Artikel ini akan membahas apa itu Self Reward, mengapa bisa menjadi pedang bermata dua, hingga bagaimana cara melakukannya dengan bijak agar tidak berubah menjadi kebiasaan yang merusak.

Apa Itu Self Reward?

Secara sederhana, Self Reward adalah tindakan memberi hadiah kepada diri sendiri setelah mencapai sesuatu. Hadiah ini bisa berupa:

  • Membeli barang yang diinginkan.

  • Makan makanan enak atau mahal.

  • Liburan singkat.

  • Menghabiskan waktu untuk hobi.

Konsep ini sebenarnya berangkat dari psikologi perilaku, yaitu reinforcement atau penguatan. Dengan memberikan penghargaan setelah bekerja keras, otak kita merasa lebih termotivasi untuk mengulangi usaha tersebut.

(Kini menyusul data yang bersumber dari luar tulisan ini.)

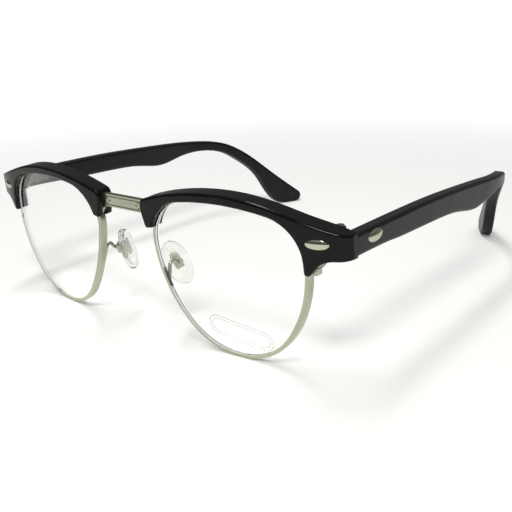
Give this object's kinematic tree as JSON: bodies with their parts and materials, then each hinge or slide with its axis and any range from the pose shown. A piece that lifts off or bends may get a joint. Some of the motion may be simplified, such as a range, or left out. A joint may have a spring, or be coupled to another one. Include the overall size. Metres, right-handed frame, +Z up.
{
  "type": "browline eyeglasses",
  "caption": "Browline eyeglasses: black plastic brows over full metal eyewires, a flat metal bridge, clear lenses, adjustable nose pads and folding black temples.",
  "frame": {"origin": "centre of the bridge bar, where the frame sits over the nose", "axes": "+X to the wearer's left, +Y back along the temples, +Z up; the glasses stand open on their eyewires and temple tips"},
  "size_m": [0.1438, 0.1553, 0.0462],
  "materials": {
    "brow_plastic": "gloss black moulded plastic",
    "temple_plastic": "satin black moulded plastic",
    "frame_metal": "polished nickel silver wire and bar",
    "stud_metal": "polished nickel",
    "hinge_metal": "satin nickel",
    "screw_metal": "turned steel",
    "lens_clear": "clear polished lens",
    "pad_clear": "clear soft pad",
    "pad_core": "satin nickel"
  },
  "bodies": {
    "front": {"bridge": "frame_metal", "brow_left": "brow_plastic", "brow_right": "brow_plastic", "eyewire_left": "frame_metal", "eyewire_right": "frame_metal", "lens_left": "lens_clear", "lens_right": "lens_clear", "rim_lock_left": "frame_metal", "rim_lock_right": "frame_metal", "rim_lock_screw_left": "screw_metal", "rim_lock_screw_right": "screw_metal", "brow_screw_left": "screw_metal", "brow_screw_right": "screw_metal", "front_stud_left": "stud_metal", "front_stud_right": "stud_metal", "front_hinge_left": "hinge_metal", "front_hinge_right": "hinge_metal", "hinge_screw_left": "screw_metal", "hinge_screw_right": "screw_metal", "pad_arm_left": "frame_metal", "pad_arm_right": "frame_metal", "pad_screw_left": "screw_metal", "pad_screw_right": "screw_metal"},
    "temple_left": {"temple_left": "temple_plastic", "temple_stud_left": "stud_metal", "temple_hinge_left": "hinge_metal"},
    "temple_right": {"temple_right": "temple_plastic", "temple_stud_right": "stud_metal", "temple_hinge_right": "hinge_metal"},
    "nose_pad_left": {"nose_pad_left": "pad_clear", "nose_pad_insert_left": "pad_core"},
    "nose_pad_right": {"nose_pad_right": "pad_clear", "nose_pad_insert_right": "pad_core"}
  },
  "joints": [
    {"name": "temple_fold_left", "type": "hinge", "parent": "front", "child": "temple_left", "pos_m": [0.0636, 0.01109, -0.00264], "axis": [0, -0.0785, 0.9969], "range_deg": [0, 87]},
    {"name": "temple_fold_right", "type": "hinge", "parent": "front", "child": "temple_right", "pos_m": [-0.0636, 0.01109, -0.00264], "axis": [0, 0.0785, -0.9969], "range_deg": [0, 75]},
    {"name": "nose_pad_rock_left", "type": "hinge", "parent": "front", "child": "nose_pad_left", "pos_m": [0.01249, 0.00765, -0.01736], "axis": [0.4773, 0.7845, 0.3958], "range_deg": [-8, 8]},
    {"name": "nose_pad_rock_right", "type": "hinge", "parent": "front", "child": "nose_pad_right", "pos_m": [-0.01249, 0.00765, -0.01736], "axis": [-0.4773, 0.7845, 0.3958], "range_deg": [-8, 8]}
  ]
}
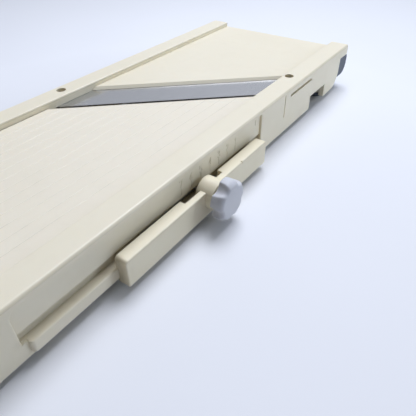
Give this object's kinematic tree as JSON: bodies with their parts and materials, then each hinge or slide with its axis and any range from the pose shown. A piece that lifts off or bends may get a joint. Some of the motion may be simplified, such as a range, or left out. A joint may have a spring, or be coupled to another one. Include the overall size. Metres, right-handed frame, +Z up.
{
  "type": "mandoline slicer",
  "caption": "Hand mandoline with a slanted fixed blade, a feed table that a side slider raises and lowers, a clamping knob and a rubber end bumper.",
  "frame": {"origin": "middle of the footprint at the surface that the rubber feet stand on", "axes": "+X along the body from the handle end to the far end with the rubber bumper, +Y to the user's left, away from the side knob, +Z up"},
  "size_m": [0.4, 0.173, 0.037],
  "materials": {
    "body_ivory": "satin moulded ivory plastic",
    "table_ivory": "satin moulded ivory plastic",
    "slider_ivory": "satin moulded ivory plastic",
    "carriage_white": "plain low-friction white plastic",
    "blade_steel": "finely ground stainless steel",
    "screw_steel": "plain stainless steel",
    "pin_steel": "drawn stainless steel",
    "brass": "plain turned brass",
    "knob_grey": "satin blue-grey plastic",
    "rubber_dark": "matte dark blue-grey rubber"
  },
  "bodies": {
    "frame": {"body_frame": "body_ivory", "main_blade": "blade_steel", "blade_screws": "screw_steel", "blade_inserts": "brass", "end_bumper": "rubber_dark", "near_right_foot": "rubber_dark", "near_left_foot": "rubber_dark", "far_right_foot": "rubber_dark", "far_left_foot": "rubber_dark", "right_guide_post": "pin_steel", "left_guide_post": "pin_steel"},
    "adjuster": {"thickness_slider": "slider_ivory", "ramp_carriage": "carriage_white", "carriage_insert": "brass"},
    "table": {"feed_table": "table_ivory", "follower_pins": "pin_steel", "right_guide_bushing": "carriage_white", "left_guide_bushing": "carriage_white"},
    "washer": {"lock_washer": "screw_steel"},
    "knob": {"lock_knob": "knob_grey", "knob_insert": "brass", "lock_stud": "pin_steel", "stud_ring": "screw_steel"}
  },
  "joints": [
    {"name": "adjuster_slide", "type": "slide", "parent": "frame", "child": "adjuster", "axis": [1, 0, 0], "range_m": [-0.0475, 0.0015]},
    {"name": "table_lift", "type": "slide", "parent": "frame", "child": "table", "axis": [0, 0, 1], "range_m": [-0.0051, 0.0002]},
    {"name": "lock_feed", "type": "slide", "parent": "adjuster", "child": "washer", "axis": [0, -1, 0], "range_m": [0, 0.0012]},
    {"name": "knob_turn", "type": "hinge", "parent": "washer", "child": "knob", "pos_m": [-0.0373, -0.0785, 0.0161], "axis": [0, -1, 0], "range_deg": [0, 540]}
  ],
  "couplings": [
    {"joint": "table_lift", "follows": "adjuster_slide", "ratio": 0.10526},
    {"joint": "lock_feed", "follows": "knob_turn", "m_per_rad": 0.00012732}
  ]
}
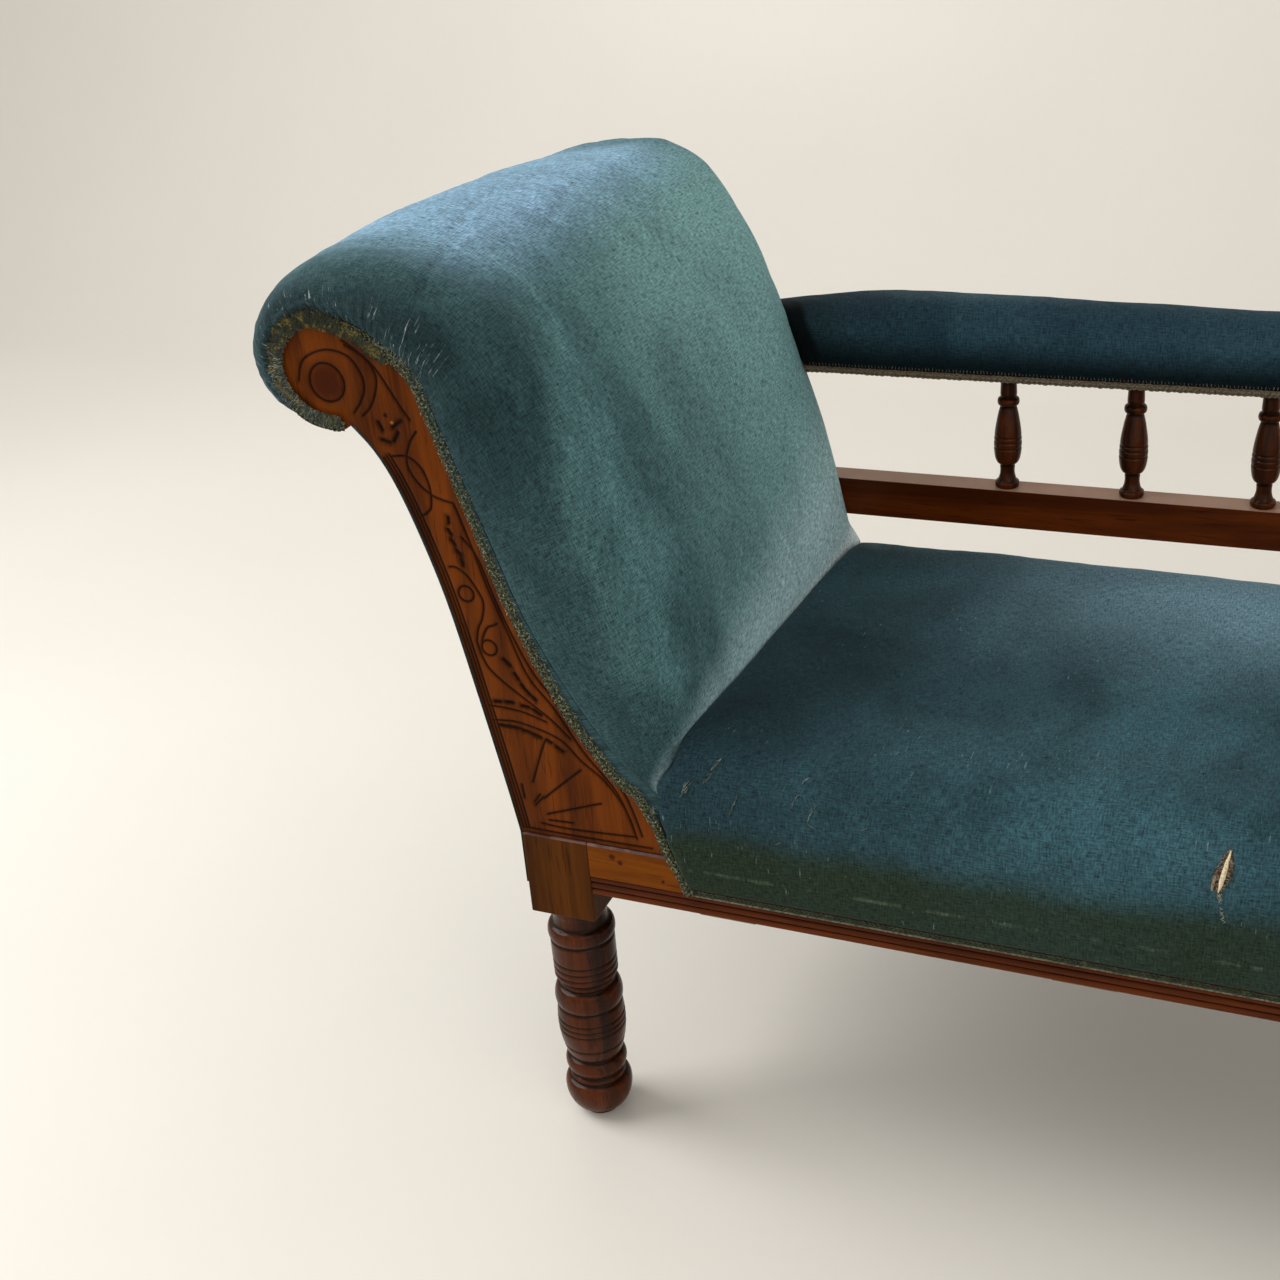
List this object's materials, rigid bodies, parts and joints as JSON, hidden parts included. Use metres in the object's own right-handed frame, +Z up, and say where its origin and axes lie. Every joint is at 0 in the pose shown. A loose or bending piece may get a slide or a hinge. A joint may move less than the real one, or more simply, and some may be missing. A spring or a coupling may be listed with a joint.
{
  "type": "fainting couch",
  "caption": "Upholstered fainting couch with a scrolled head end, turned legs, reeded seat rails and a padded spindle gallery along the back.",
  "frame": {"origin": "on the floor under the middle of the couch's overall box", "axes": "+X from the head end to the foot end, +Y from the open front to the gallery at the back, +Z up"},
  "size_m": [1.7796, 0.5814, 0.818],
  "materials": {
    "show_wood": "warm orange-brown polished hardwood with dark incised lines",
    "turned_wood": "dark red-brown polished turnings",
    "frame_wood": "raw sawn beech of the hidden frame",
    "velvet": "dark petrol teal cotton velvet, worn in places",
    "velvet_worn": "crushed, faded petrol teal cotton velvet",
    "gimp_braid": "faded green and gold woven gimp braid",
    "jute_webbing": "woven jute webbing",
    "black_cloth": "thin black bottoming cloth",
    "spring_steel": "dull coppered spring wire with jute twine"
  },
  "bodies": {
    "root": {"leg_front_head": "turned_wood", "leg_front_foot": "turned_wood", "leg_back_foot": "turned_wood", "leg_back_head": "turned_wood", "front_rail": "show_wood", "back_rail": "show_wood", "foot_rail": "show_wood", "side_panel_front": "show_wood", "side_panel_back": "show_wood", "gallery_lower_rail": "show_wood", "gallery_arm_rail": "show_wood", "gallery_end_bracket": "show_wood", "head_rail": "frame_wood", "cross_rail": "frame_wood", "head_seat_rail": "frame_wood", "head_mid_rail": "frame_wood", "scroll_rail": "frame_wood", "corner_block_front_head": "frame_wood", "corner_block_front_foot": "frame_wood", "corner_block_back_foot": "frame_wood", "corner_block_back_head": "frame_wood", "spindle_1": "turned_wood", "spindle_2": "turned_wood", "spindle_3": "turned_wood", "spindle_4": "turned_wood", "spindle_5": "turned_wood", "spindle_6": "turned_wood", "spindle_7": "turned_wood", "head_webbing": "jute_webbing", "seat_webbing": "jute_webbing", "spring_row_front": "spring_steel", "spring_row_middle": "spring_steel", "spring_row_back": "spring_steel", "dust_cover": "black_cloth", "head_pad": "velvet_worn", "seat_pad": "velvet", "gallery_pad": "velvet", "outside_back": "velvet", "head_gimp_front": "gimp_braid", "head_gimp_back": "gimp_braid", "seat_gimp": "gimp_braid", "gallery_gimp_front": "gimp_braid", "gallery_gimp_back": "gimp_braid"}
  },
  "joints": []
}
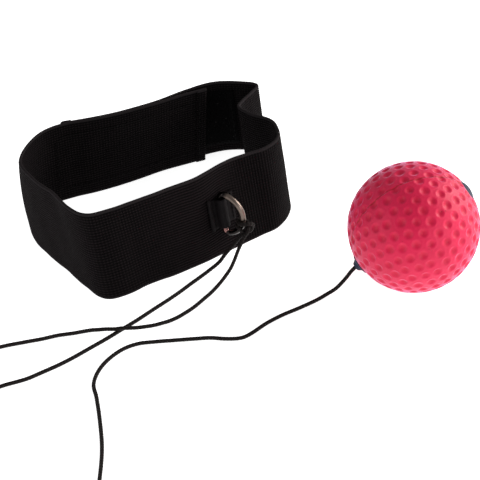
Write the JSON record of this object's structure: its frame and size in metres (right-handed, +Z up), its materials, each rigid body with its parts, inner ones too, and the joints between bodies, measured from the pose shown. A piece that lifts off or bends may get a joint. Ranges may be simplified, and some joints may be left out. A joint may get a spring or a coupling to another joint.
{
  "type": "reflex ball headband",
  "caption": "Elastic headband with a hook and loop closure, a ring on its front, and a dimpled foam ball tied to the ring by a looped elastic cord, for boxing reflex training.",
  "frame": {"origin": "on the ground, at the middle of the box round the strap and the ball, without the free cord", "axes": "+Z up; +X from the strap towards the ball, along the longest side; +Y towards the strap's closure at the back"},
  "size_m": [0.2584, 0.2827, 0.063],
  "materials": {
    "strap_knit": "black ribbed knitted elastic, matt",
    "strap_hem": "black ribbed knitted elastic, folded and pressed",
    "loop_pile": "black brushed loop pile",
    "hook_tape": "black hook tape, fuzzy with lint",
    "thread": "black polyester thread",
    "tab_tape": "black woven tape, slightly shiny",
    "ring_metal": "dark nickel plate, polished",
    "cord_braid": "brown-black braided elastic cord",
    "ball_foam": "pink-red moulded foam, soft matt sheen",
    "core_plastic": "natural plastic tube",
    "cap_plastic": "dark navy moulded plastic, satin",
    "tie_rubber": "black rubber band, matt"
  },
  "bodies": {
    "headband": {"elastic_band": "strap_knit", "inner_end_hem": "strap_hem", "inner_hem_stitches": "thread", "loop_patch": "loop_pile", "loop_patch_stitches": "thread", "ring_tab": "tab_tape", "tab_stitches": "thread", "loop_strand_a": "cord_braid", "loop_strand_b": "cord_braid", "loop_knot": "cord_braid", "knot_lead": "cord_braid", "cord_coil": "cord_braid", "coil_tie": "tie_rubber", "ball_cord": "cord_braid", "inner_cord": "cord_braid", "stop_knot": "cord_braid"},
    "closure_flap": {"band_tail": "strap_knit", "tail_hem": "strap_hem", "tail_hem_stitches": "thread", "hook_patch": "hook_tape", "hook_patch_stitches": "thread"},
    "ring": {"d_ring": "ring_metal", "ring_hitch": "cord_braid"},
    "ball": {"foam_ball": "ball_foam", "core_tube": "core_plastic", "cord_cap": "cap_plastic", "end_cap": "cap_plastic"}
  },
  "joints": [
    {"name": "closure_peel", "type": "hinge", "parent": "headband", "child": "closure_flap", "pos_m": [0.00803, 0.08132, 0], "axis": [0.0217, 0.1575, -0.9873], "range_deg": [0, 90]},
    {"name": "ring_pivot", "type": "hinge", "parent": "headband", "child": "ring", "pos_m": [-0.0084, -0.0152, 0.0248], "axis": [-0.0696, 0.0698, 0.9951], "range_deg": [-87, 43]},
    {"name": "ball_spin", "type": "hinge", "parent": "headband", "child": "ball", "pos_m": [0.0819, -0.0512, 0.0315], "axis": [0.8434, 0.105, 0.527], "continuous": true}
  ]
}
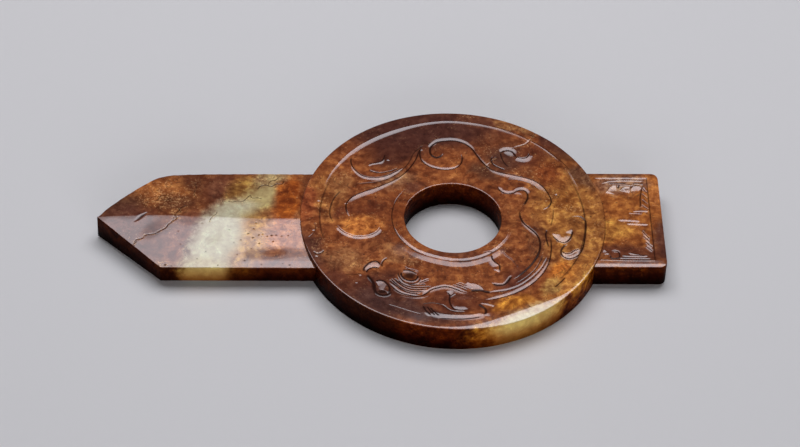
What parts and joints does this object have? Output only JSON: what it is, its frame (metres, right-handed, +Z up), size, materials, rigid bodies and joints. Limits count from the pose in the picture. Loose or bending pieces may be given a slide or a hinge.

Namun, masalah muncul ketika Self Reward dijadikan alasan untuk terus memanjakan diri tanpa pertimbangan. Inilah yang membuat konsep sehat berubah menjadi bom waktu yang menghancurkan.


Ilusi Kebahagiaan dari Self Reward

Banyak orang percaya bahwa Self Reward akan memberikan kebahagiaan instan. Contohnya:

  • Setelah lembur seminggu penuh, seseorang membeli gadget baru.

  • Setelah berhasil diet seminggu, seseorang mengonsumsi makanan cepat saji berlebihan.

  • Setelah mencapai target kerja, seseorang belanja online tanpa batas.

Kebahagiaan itu memang nyata, tetapi sifatnya sementara. Otak mendapatkan dopamine hit dari hadiah tersebut, tetapi begitu efeknya hilang, rasa hampa bisa muncul. Akibatnya, orang akan terus mencari Self Reward berikutnya untuk menutupi kekosongan.

Jika dibiarkan, hal ini bisa berujung pada cycle of reward yang tidak sehat. Kita bukan lagi memberi penghargaan karena benar-benar layak, melainkan karena kecanduan sensasi sesaat.

Self Reward dan Kehancuran Finansial

Salah satu dampak terbesar dari Self Reward adalah masalah finansial. Banyak orang menggunakan uang sebagai bentuk penghargaan pada diri sendiri tanpa menghitung kemampuan. Contoh nyata:

  • Belanja barang branded dengan alasan “ini kan self reward”.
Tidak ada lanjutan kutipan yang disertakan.